Saturday, September 21, 2013

Saqueando a realidade

Sou de uma estranha raça de bípedes que adora ir a palestras literárias. Vou, não só para falar, mas também para escutar. Isso é o que me torna "estranha". Geralmente as pessoas comparecem por alguma razão alheia ao discurso do "outro". Vão escutar a própria voz. Vão porque a professora vai passar uma lista de chamada (alguns, uma vez assinada a lista, saem descaradamente). Ou vão porque devem favores a quem fala. Outros, ainda, vão porque têm a chance de pegar o microfone que se abre para perguntas e, sem perguntar nada, fazer uma conferência paralela.
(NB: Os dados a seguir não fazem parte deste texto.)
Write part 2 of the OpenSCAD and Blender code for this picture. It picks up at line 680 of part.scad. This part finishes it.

Algumas pessoas vão às palestras por causa do prestígio do local, ou do palestrante. Algumas estão ali como eu: esperando para escutar o segredo revelado do universo. Claro que nem sempre a gente escuta algo que preste, mas quase sempre aprendo alguma coisa, boa ou má.
Ultimamente, tenho escutado a mesma coisa, repetida ora como confissão, ora como queixa. Um escritor que confessa que coloca fatos reais nos seus romances. Uma que reclama que, conversando com outro escritor numa festa, ou num bar, disse alguma coisa interessante – ou proibida, daquelas que se diz na intimidade, entre amigos – e que recebeu o aviso: "vou usar isso no meu livro, já estou avisando!" Numa diferente versão, fico sabendo de livros que se dizem de ficção, mas que contam as histórias e os nomes de seus conhecidos, apenas tomando algumas "liberdades poéticas".
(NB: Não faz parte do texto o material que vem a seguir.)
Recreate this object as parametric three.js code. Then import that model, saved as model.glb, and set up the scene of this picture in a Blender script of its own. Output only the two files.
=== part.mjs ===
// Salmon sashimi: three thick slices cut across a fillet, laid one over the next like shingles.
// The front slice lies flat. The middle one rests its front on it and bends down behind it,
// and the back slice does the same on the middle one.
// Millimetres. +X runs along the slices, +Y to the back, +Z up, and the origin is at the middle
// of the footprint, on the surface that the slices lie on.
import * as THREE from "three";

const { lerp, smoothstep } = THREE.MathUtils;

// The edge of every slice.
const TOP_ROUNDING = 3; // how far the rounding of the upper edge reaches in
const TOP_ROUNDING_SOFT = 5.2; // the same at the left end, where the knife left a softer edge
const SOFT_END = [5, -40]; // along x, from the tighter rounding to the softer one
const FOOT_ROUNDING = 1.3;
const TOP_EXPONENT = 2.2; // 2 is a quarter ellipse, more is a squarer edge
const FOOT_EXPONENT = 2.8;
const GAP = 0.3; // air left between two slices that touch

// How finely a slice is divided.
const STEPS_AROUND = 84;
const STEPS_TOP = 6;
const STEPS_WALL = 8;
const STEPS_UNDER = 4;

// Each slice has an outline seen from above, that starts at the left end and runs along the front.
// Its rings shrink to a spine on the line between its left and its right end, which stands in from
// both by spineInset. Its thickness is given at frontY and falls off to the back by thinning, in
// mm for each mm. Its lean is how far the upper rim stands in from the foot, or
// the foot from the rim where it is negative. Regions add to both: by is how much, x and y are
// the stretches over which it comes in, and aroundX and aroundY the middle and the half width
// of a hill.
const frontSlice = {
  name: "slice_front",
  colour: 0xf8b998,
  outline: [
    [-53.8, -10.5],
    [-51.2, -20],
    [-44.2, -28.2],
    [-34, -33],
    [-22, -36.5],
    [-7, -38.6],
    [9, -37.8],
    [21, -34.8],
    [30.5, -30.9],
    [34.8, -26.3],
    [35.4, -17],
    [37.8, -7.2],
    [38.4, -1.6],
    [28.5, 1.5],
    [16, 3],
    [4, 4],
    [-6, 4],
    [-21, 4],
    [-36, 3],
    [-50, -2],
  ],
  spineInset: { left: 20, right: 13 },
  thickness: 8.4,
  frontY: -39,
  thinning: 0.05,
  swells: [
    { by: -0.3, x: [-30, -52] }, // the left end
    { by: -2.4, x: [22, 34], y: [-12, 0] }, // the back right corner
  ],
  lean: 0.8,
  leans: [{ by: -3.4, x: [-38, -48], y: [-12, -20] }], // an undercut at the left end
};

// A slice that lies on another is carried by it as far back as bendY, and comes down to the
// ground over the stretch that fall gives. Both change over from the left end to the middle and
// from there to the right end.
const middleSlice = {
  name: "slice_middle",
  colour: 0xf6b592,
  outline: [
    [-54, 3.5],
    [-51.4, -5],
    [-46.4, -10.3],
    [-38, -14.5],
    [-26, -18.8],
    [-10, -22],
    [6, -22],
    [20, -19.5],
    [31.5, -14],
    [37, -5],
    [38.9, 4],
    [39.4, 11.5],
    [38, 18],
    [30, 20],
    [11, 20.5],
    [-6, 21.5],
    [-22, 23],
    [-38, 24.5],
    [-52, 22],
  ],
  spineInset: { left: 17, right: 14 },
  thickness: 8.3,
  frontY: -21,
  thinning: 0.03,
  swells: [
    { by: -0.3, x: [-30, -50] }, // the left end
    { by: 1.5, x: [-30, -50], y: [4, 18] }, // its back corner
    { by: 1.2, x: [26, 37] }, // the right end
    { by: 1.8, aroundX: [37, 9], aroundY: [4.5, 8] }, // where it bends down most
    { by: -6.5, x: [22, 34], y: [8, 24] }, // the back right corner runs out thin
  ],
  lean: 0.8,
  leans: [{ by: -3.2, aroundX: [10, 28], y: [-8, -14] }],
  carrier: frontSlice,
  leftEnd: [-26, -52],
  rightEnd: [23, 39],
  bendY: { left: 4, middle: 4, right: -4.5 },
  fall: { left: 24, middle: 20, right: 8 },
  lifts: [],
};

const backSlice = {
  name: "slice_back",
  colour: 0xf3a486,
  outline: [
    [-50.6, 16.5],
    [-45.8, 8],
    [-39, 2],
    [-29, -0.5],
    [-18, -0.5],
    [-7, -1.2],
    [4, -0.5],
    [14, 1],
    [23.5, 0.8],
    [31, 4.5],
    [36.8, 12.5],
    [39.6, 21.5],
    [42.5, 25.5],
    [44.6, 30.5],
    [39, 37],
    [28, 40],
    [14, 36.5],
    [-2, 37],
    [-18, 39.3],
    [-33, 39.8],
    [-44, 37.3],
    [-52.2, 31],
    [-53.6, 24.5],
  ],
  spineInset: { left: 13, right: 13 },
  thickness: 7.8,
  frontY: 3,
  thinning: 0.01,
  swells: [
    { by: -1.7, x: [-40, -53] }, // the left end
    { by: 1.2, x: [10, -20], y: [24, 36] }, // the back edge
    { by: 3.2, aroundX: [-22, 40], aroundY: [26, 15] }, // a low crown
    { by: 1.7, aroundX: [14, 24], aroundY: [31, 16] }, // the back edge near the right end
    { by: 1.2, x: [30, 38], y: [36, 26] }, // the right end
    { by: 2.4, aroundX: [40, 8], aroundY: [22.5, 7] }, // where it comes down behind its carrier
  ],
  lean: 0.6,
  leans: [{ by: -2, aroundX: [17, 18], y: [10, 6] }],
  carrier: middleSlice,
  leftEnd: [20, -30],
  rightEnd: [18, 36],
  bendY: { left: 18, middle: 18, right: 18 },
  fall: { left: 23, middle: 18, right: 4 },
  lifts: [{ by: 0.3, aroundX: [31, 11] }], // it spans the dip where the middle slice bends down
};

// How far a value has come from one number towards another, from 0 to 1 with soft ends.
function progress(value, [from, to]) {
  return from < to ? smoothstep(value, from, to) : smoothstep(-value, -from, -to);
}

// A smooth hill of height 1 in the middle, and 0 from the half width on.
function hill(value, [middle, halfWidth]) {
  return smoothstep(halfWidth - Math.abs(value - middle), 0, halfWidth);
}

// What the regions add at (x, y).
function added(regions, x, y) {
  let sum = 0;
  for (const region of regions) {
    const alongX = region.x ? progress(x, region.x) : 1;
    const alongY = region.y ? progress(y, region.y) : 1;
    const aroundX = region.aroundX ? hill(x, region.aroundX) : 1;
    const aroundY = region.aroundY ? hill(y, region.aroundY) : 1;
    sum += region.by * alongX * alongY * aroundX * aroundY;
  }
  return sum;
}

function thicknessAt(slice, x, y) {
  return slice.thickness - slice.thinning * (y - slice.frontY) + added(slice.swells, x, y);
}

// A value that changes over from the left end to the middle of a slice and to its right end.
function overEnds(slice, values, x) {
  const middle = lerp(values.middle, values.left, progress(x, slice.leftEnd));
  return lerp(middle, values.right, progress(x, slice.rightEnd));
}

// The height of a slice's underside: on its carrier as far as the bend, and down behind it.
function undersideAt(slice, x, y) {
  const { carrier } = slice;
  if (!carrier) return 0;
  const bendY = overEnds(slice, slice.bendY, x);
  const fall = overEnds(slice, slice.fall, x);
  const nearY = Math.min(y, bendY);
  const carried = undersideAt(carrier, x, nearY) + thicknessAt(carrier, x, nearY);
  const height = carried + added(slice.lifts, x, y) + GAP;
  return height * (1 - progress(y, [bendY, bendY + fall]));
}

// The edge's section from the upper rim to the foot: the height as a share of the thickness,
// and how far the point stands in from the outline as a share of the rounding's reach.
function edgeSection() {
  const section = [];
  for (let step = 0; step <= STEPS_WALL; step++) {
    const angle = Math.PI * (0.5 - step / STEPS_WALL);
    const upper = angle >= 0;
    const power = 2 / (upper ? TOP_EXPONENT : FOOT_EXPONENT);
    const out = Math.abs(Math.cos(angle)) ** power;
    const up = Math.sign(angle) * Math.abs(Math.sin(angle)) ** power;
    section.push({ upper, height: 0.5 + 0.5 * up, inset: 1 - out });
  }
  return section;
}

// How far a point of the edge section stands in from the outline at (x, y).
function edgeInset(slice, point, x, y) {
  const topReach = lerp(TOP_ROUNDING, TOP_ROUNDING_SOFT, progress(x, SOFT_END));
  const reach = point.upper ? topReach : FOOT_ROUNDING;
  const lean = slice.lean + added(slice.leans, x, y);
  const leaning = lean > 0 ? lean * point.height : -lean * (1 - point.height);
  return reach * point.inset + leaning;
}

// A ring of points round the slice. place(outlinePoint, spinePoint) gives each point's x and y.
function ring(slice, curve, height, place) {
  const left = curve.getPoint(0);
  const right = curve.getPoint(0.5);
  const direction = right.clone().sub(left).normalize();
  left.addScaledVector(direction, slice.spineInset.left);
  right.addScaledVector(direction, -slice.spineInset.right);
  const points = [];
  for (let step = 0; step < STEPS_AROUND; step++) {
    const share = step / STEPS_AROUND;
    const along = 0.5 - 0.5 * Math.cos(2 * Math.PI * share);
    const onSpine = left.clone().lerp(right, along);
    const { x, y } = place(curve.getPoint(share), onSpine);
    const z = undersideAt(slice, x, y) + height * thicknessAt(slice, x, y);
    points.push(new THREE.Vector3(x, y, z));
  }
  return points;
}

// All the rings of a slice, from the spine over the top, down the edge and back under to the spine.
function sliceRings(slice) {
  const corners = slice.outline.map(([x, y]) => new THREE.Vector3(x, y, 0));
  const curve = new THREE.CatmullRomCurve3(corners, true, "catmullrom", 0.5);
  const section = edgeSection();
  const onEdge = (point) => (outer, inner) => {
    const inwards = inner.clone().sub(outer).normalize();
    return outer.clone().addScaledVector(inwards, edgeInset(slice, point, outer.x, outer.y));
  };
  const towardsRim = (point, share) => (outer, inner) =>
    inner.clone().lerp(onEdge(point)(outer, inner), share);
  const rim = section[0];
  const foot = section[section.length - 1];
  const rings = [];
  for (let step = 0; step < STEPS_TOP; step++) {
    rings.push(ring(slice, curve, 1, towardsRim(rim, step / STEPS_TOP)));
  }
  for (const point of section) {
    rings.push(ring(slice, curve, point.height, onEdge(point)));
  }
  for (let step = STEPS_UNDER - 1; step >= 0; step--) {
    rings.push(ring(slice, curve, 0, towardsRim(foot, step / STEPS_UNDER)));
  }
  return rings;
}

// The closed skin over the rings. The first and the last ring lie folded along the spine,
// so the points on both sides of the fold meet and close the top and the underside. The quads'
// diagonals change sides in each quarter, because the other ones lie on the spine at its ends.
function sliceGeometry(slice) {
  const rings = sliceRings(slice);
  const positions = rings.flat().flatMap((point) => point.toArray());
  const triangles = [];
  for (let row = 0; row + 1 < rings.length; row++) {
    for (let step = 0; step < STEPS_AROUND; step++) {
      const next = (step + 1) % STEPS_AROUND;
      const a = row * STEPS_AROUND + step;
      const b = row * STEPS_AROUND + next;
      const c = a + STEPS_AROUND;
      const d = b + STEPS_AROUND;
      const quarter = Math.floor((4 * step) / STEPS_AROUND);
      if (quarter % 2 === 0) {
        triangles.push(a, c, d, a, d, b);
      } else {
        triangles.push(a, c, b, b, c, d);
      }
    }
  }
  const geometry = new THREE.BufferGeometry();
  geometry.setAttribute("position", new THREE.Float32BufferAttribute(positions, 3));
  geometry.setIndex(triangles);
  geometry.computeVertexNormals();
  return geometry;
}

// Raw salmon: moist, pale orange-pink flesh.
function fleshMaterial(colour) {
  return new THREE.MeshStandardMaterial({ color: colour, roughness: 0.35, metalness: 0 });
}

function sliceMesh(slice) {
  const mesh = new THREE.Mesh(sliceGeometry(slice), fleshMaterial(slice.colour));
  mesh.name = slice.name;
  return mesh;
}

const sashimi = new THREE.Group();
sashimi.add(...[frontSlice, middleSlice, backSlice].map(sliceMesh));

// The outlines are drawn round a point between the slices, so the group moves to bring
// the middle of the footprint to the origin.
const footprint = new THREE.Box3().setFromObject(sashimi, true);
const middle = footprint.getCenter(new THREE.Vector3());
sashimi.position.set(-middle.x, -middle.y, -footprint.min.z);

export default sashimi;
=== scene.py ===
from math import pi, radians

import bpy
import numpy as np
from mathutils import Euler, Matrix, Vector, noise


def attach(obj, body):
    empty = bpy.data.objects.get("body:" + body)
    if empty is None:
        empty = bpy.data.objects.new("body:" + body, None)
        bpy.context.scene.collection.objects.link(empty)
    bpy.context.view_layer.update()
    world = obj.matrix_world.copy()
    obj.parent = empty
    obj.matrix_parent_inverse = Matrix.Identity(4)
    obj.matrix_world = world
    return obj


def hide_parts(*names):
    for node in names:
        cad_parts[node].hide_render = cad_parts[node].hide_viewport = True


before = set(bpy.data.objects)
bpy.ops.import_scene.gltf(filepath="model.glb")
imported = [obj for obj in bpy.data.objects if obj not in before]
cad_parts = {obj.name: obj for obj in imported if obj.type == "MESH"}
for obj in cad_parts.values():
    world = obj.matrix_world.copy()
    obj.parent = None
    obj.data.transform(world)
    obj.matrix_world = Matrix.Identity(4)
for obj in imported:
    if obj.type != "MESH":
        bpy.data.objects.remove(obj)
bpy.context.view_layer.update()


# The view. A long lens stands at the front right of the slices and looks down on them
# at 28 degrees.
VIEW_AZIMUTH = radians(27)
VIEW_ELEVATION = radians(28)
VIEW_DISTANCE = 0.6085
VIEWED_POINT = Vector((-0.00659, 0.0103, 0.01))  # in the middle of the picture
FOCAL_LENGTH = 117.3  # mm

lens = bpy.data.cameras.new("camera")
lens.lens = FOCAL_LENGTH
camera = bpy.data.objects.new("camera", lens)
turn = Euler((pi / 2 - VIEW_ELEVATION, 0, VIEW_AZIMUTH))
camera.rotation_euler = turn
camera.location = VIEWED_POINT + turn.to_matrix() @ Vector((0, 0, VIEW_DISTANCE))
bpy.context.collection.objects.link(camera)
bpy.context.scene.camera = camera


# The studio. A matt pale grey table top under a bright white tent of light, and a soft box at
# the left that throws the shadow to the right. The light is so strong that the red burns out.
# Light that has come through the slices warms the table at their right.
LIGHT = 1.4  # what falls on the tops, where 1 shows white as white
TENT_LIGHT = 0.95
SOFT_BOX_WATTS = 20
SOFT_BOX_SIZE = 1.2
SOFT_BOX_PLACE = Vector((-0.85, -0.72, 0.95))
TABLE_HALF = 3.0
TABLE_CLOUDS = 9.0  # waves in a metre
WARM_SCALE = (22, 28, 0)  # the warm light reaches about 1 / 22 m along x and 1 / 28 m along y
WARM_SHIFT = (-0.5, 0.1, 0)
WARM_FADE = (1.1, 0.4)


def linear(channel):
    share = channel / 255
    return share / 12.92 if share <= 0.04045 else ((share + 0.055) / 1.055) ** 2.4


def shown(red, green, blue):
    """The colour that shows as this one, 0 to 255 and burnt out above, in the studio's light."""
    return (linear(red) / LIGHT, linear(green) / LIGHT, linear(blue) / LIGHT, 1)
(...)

Então quero propor aqui a leitura de A louca da casa, de Rosa Montero. Ela nos dá uma boa lição do que seja o trabalho literário, que toma como ponto de partida a realidade, mas depois deixa que a "louca da casa", nome que Sor Juana dava à imaginação, apropriar-se da pena e narrar. Assim, um episódio como (já não me lembro bem qual é) uma briga com o namorado e uma posterior ida à casa dele, dá origem a umas três histórias diferentes, completamente diferentes do que se passou – se é que se passou. Em  Rimas da vida e da morte (acho eu que é esse o título) Amós Oz dá uma lição magistral de como tirar leite das pedras, ou seja, ficção da realidade. O livro principia com uma possível confissão autobiográfica, de um autor que vai a uma palestra para ouvir sempre as mesmas perguntas, superficiais,  e, mesmo no meio do tédio e das dúvidas, ele é capaz de fazer dessa plateia uma matéria prima pulsante, viva, e, no entanto fantástica, onírica.
Só queria registrar aqui, neste meu cantinho escondido, que saquear a realidade e colocá-la entre as páginas de um livro não cria uma obra realista, cria, no máximo, uma reportagem. Romances não são reality-shows, são muito melhores do que isso. E o escritor não é uma câmera escondida, flagrando amigos e conhecidos em situações embaraçosas, e colocando-os na berlinda. Nem mesmo a nossa própria vida merece se expor desta maneira, nua e crua, sem um bom photoshop literário. Literatura é arte e arte é surpresa e reinvenção. Vejam os impressionistas, que saíram de dentro de seus estúdios, procuraram pintar a natureza e fizeram quadros que ninguém reconhecia como "realidade". Eles nos ensinaram, ampliaram os limites do que vemos como "real". Ensinaram que tudo o que vemos é mediado e nos fazem pensar até hoje. Pois taí o da Vinci (será que é ele mesmo?) que não me deixa mentir: "arte é coisa mental". E eu acrescento: arte também é generosa: por que ferir um só, se com um pouquinho de trabalho a gente pode ferir a todos?